**TASK INSTRUCTIONS:**
What lies from the line containing "Model this object in OpenSCAD, part" through the line containing "tuck_gap = 0.08; // [0.04:0.01:0.14]"? Print exactly those lines, with both ends, and no others.

## Start MATERIAL PROVIDED

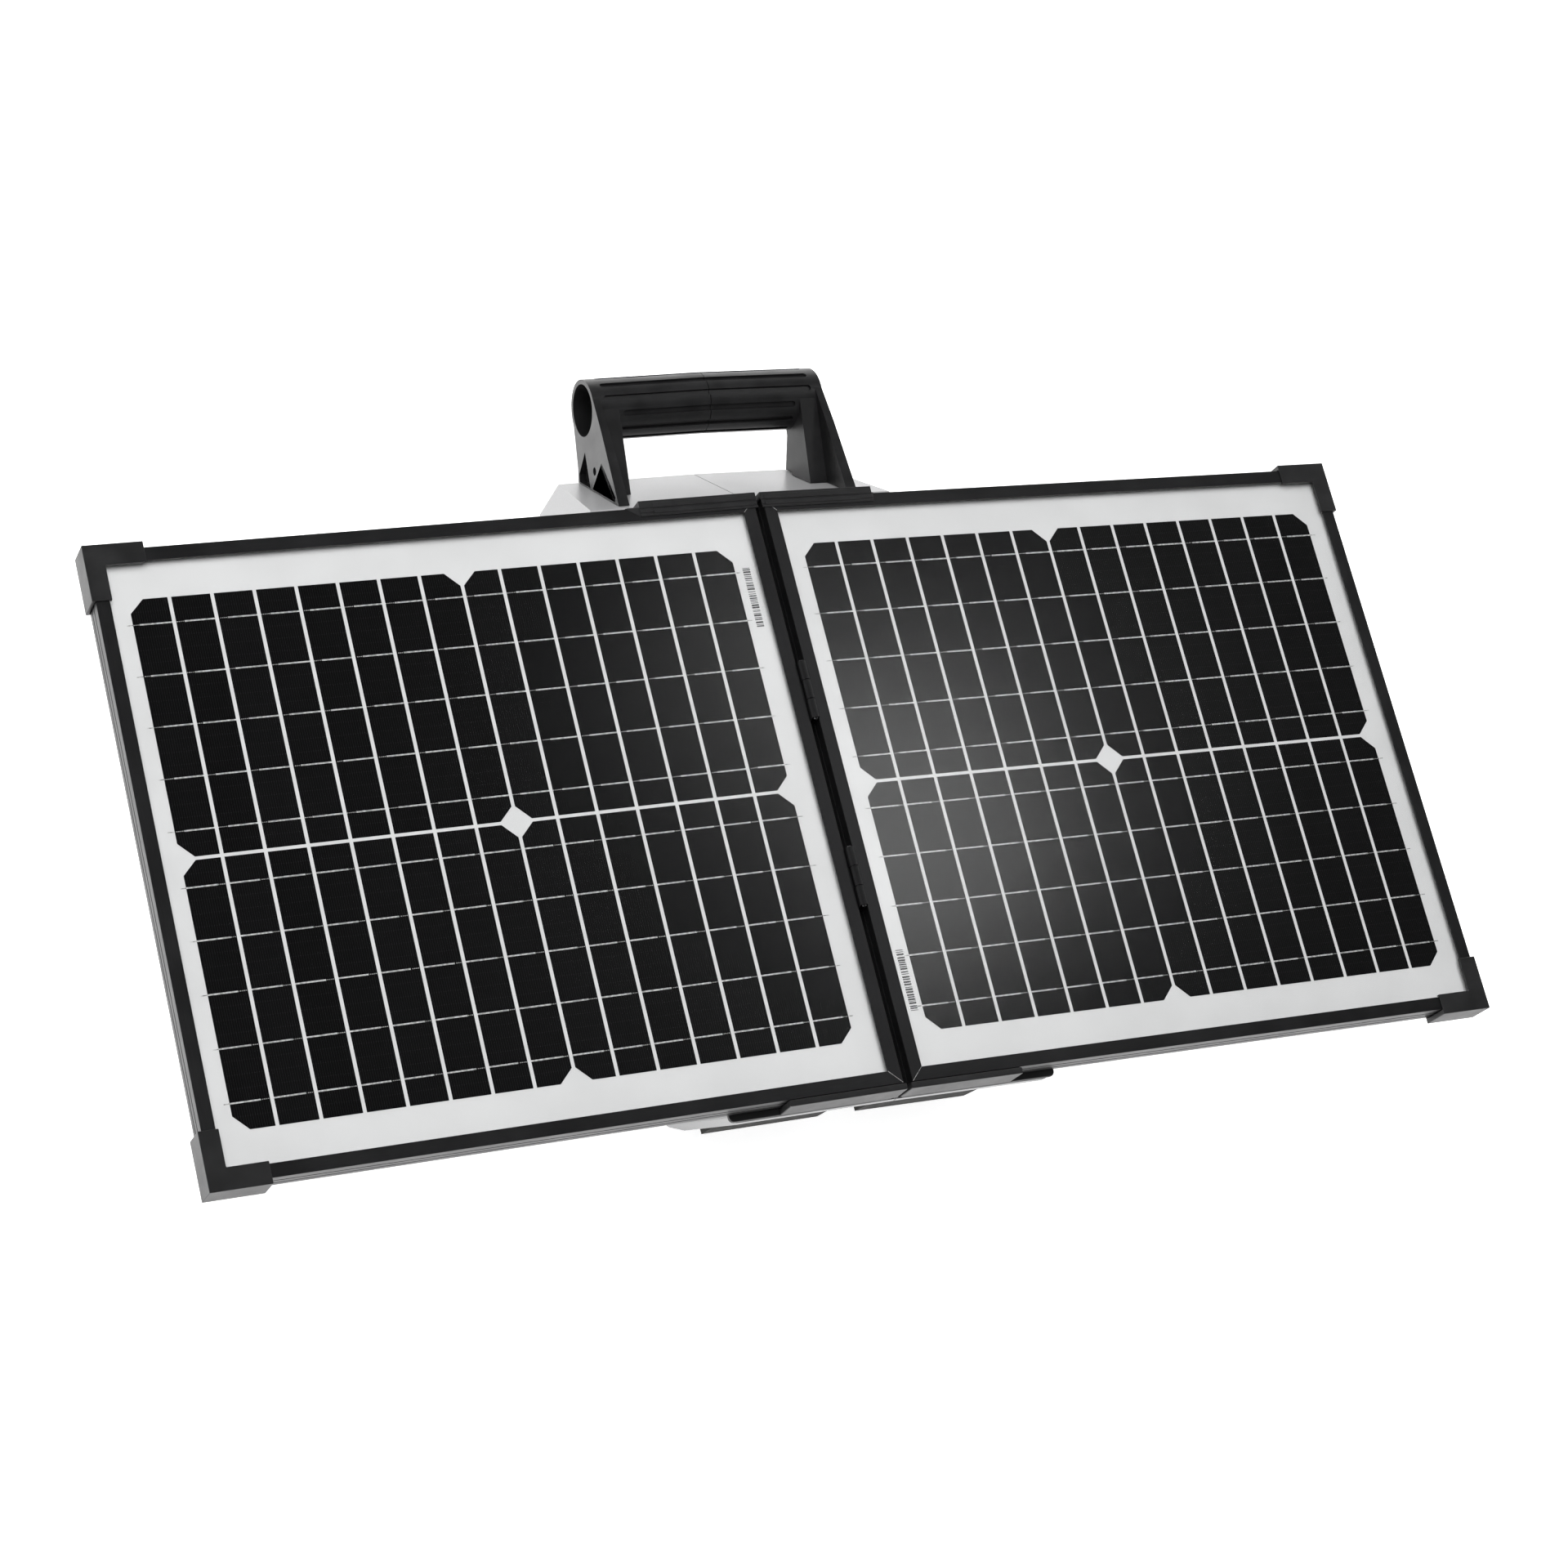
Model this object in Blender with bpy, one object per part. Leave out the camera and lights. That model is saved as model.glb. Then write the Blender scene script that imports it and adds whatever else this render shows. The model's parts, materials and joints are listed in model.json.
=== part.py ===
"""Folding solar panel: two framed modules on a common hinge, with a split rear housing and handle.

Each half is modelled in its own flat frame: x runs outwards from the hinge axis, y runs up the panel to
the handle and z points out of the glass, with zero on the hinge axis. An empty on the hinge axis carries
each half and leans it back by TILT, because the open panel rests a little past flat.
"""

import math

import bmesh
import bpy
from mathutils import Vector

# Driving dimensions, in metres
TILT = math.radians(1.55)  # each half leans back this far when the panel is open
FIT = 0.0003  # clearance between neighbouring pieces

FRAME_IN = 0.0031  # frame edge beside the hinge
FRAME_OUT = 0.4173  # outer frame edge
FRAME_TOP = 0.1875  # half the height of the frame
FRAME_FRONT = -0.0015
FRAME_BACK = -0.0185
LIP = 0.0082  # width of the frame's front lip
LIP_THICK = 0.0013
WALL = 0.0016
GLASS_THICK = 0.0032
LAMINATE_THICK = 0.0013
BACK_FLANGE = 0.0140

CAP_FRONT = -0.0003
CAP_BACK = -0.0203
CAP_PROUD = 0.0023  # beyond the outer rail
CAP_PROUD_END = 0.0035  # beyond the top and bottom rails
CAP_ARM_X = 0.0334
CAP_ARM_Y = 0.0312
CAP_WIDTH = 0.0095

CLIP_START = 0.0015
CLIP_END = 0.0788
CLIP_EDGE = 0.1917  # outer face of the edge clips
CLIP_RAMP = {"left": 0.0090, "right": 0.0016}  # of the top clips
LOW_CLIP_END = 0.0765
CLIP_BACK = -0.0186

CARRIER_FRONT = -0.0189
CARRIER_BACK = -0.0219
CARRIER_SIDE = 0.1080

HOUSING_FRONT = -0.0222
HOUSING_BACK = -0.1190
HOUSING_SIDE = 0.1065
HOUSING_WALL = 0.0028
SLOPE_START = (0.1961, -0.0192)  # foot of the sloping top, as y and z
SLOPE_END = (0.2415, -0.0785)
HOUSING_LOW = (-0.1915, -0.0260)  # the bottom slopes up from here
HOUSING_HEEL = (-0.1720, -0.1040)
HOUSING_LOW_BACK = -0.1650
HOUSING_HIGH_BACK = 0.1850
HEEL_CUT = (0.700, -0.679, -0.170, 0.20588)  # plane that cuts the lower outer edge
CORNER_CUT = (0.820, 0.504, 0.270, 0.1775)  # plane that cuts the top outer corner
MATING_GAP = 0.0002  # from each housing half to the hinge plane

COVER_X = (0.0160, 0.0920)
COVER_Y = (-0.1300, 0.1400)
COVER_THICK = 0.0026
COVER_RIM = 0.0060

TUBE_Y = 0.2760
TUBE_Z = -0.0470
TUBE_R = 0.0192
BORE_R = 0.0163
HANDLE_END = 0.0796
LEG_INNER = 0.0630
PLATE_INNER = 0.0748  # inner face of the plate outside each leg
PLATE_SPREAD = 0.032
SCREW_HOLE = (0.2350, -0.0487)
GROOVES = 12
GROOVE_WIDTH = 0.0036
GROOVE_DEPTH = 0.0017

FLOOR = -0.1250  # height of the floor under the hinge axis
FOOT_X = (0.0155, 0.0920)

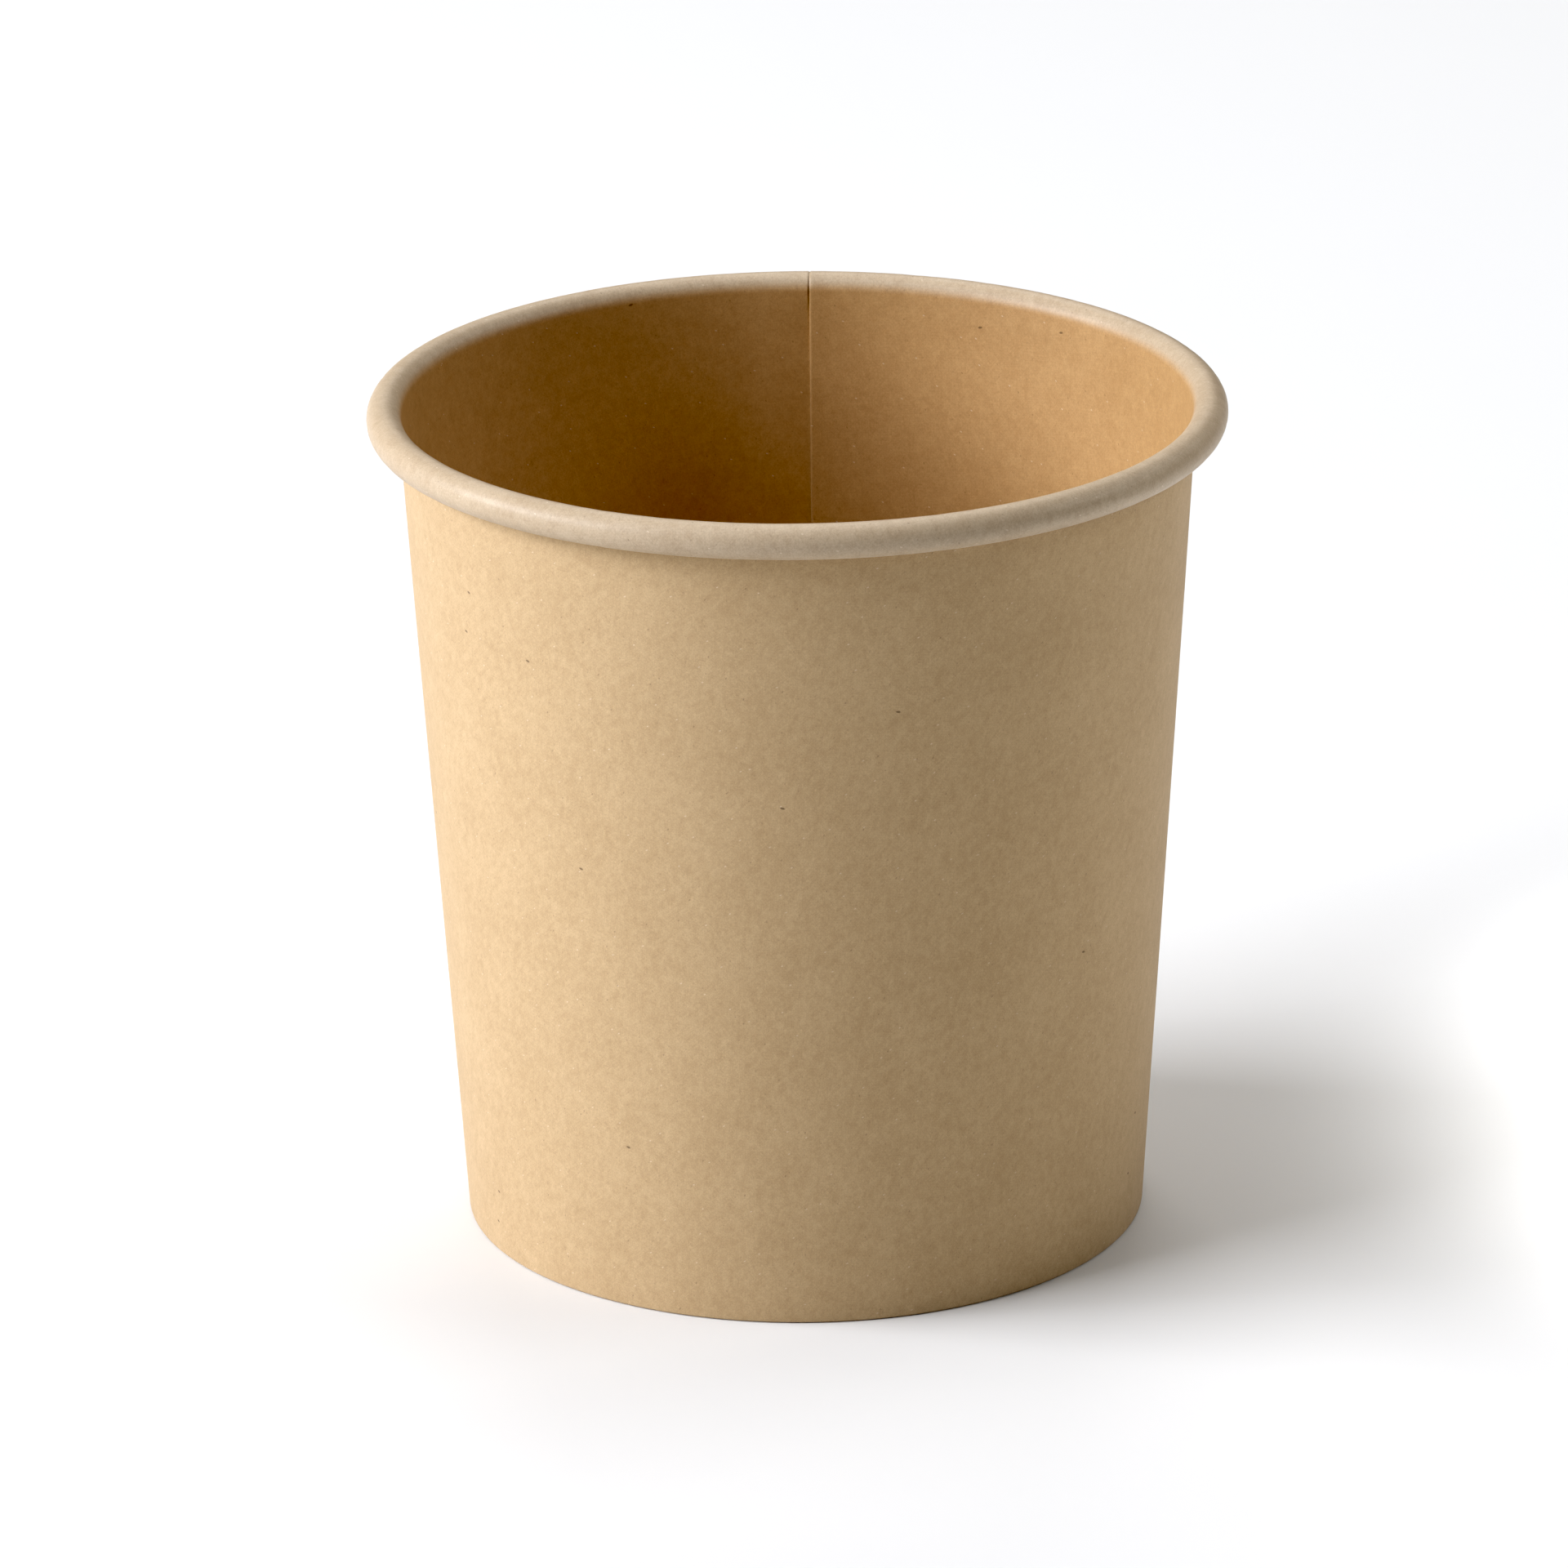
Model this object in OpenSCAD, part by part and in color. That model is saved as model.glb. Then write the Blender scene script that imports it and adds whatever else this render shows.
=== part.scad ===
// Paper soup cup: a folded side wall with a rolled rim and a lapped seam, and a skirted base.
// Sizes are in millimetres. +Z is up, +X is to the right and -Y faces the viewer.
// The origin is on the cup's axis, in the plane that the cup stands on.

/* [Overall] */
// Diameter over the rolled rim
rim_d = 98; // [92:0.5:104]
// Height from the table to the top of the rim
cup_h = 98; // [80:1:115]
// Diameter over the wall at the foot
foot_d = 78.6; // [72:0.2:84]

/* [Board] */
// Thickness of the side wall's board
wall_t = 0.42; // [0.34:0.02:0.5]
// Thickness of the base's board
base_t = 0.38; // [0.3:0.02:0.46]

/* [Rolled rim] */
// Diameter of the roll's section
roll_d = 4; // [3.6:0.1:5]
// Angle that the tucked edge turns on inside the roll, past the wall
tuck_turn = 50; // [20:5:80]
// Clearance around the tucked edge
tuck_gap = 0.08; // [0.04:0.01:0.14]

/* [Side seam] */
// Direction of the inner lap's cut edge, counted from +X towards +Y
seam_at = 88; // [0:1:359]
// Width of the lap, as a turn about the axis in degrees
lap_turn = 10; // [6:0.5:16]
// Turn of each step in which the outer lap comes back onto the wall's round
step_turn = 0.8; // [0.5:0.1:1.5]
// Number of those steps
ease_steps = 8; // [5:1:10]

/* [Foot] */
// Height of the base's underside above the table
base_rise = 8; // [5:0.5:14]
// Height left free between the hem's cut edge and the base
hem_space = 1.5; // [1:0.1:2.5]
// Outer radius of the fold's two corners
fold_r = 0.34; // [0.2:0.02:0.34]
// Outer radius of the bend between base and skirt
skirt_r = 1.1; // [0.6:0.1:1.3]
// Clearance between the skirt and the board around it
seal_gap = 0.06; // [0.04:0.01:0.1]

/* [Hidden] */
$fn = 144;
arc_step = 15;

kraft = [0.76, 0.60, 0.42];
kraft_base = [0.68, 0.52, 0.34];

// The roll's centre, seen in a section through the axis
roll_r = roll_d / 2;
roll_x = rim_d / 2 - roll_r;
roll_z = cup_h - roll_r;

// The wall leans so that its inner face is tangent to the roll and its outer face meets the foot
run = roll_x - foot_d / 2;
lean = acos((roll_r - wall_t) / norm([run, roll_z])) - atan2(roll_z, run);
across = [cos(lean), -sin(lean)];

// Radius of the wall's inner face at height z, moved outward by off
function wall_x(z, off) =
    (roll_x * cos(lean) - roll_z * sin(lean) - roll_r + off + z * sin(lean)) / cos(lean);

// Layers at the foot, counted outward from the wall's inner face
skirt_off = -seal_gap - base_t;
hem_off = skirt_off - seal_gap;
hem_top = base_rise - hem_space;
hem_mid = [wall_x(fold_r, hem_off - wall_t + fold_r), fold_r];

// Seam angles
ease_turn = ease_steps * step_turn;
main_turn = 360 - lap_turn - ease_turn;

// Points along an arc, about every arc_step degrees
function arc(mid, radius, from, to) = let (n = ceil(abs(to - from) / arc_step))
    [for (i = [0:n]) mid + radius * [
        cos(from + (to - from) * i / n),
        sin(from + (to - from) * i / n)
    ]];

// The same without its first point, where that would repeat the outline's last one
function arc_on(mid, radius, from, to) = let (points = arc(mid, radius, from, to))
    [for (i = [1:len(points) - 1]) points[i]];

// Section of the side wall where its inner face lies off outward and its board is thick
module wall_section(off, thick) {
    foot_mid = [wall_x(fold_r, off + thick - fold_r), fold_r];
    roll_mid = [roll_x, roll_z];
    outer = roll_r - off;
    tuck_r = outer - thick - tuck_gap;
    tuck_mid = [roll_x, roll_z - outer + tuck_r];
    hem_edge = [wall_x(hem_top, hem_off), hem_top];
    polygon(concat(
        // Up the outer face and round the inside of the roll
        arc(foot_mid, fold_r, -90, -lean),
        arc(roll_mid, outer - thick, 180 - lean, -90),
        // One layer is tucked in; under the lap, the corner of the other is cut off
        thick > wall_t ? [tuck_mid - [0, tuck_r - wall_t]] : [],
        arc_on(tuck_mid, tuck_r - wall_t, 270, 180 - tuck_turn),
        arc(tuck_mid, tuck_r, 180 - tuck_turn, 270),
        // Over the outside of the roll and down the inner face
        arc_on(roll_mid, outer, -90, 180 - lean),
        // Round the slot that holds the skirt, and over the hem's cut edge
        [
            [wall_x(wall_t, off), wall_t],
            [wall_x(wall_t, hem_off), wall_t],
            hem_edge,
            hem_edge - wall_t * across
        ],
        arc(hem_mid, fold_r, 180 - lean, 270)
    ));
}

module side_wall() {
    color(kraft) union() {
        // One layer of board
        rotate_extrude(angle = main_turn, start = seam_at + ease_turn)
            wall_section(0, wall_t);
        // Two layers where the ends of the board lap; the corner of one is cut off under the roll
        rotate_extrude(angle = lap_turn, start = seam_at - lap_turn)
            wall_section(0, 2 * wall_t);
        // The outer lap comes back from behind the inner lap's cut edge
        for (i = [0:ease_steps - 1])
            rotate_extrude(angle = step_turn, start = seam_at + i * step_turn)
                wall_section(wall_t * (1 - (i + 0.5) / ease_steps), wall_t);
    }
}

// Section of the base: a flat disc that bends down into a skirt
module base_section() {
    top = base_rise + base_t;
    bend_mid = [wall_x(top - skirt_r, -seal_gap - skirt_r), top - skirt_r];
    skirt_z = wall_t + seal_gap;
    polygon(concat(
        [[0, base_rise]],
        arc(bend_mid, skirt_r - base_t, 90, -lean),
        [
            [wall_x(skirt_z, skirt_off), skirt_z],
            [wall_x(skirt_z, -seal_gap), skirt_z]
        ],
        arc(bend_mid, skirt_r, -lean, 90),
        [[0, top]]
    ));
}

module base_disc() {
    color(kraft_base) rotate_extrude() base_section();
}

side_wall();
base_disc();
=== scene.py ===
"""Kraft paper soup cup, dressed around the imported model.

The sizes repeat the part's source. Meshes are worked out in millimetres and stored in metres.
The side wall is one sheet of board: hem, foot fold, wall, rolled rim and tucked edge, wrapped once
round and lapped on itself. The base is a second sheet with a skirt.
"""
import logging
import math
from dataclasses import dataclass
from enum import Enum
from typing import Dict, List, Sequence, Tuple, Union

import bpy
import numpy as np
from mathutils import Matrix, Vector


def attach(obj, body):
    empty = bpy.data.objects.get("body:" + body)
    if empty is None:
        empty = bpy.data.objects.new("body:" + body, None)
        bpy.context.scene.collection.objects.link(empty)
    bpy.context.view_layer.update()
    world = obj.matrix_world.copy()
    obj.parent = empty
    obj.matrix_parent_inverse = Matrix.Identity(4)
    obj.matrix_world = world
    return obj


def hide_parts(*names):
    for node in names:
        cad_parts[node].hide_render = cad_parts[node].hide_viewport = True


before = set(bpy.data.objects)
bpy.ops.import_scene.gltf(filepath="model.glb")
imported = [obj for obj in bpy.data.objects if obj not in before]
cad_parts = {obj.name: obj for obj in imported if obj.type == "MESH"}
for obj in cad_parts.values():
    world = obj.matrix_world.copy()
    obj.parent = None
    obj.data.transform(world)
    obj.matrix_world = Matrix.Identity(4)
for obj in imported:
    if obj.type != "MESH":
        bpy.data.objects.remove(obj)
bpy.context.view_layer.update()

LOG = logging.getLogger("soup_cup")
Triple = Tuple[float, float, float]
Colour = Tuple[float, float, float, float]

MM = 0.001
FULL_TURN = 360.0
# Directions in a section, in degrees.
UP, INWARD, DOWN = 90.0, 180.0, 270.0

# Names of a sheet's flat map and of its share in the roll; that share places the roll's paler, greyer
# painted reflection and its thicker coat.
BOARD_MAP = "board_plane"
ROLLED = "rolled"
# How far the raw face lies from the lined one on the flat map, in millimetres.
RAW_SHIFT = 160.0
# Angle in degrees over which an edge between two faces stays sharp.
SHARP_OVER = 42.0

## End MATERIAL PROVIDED

**WRITTEN RESPONSE:**
Model this object in OpenSCAD, part by part and in color. That model is saved as model.glb. Then write the Blender scene script that imports it and adds whatever else this render shows.
=== part.scad ===
// Paper soup cup: a folded side wall with a rolled rim and a lapped seam, and a skirted base.
// Sizes are in millimetres. +Z is up, +X is to the right and -Y faces the viewer.
// The origin is on the cup's axis, in the plane that the cup stands on.

/* [Overall] */
// Diameter over the rolled rim
rim_d = 98; // [92:0.5:104]
// Height from the table to the top of the rim
cup_h = 98; // [80:1:115]
// Diameter over the wall at the foot
foot_d = 78.6; // [72:0.2:84]

/* [Board] */
// Thickness of the side wall's board
wall_t = 0.42; // [0.34:0.02:0.5]
// Thickness of the base's board
base_t = 0.38; // [0.3:0.02:0.46]

/* [Rolled rim] */
// Diameter of the roll's section
roll_d = 4; // [3.6:0.1:5]
// Angle that the tucked edge turns on inside the roll, past the wall
tuck_turn = 50; // [20:5:80]
// Clearance around the tucked edge
tuck_gap = 0.08; // [0.04:0.01:0.14]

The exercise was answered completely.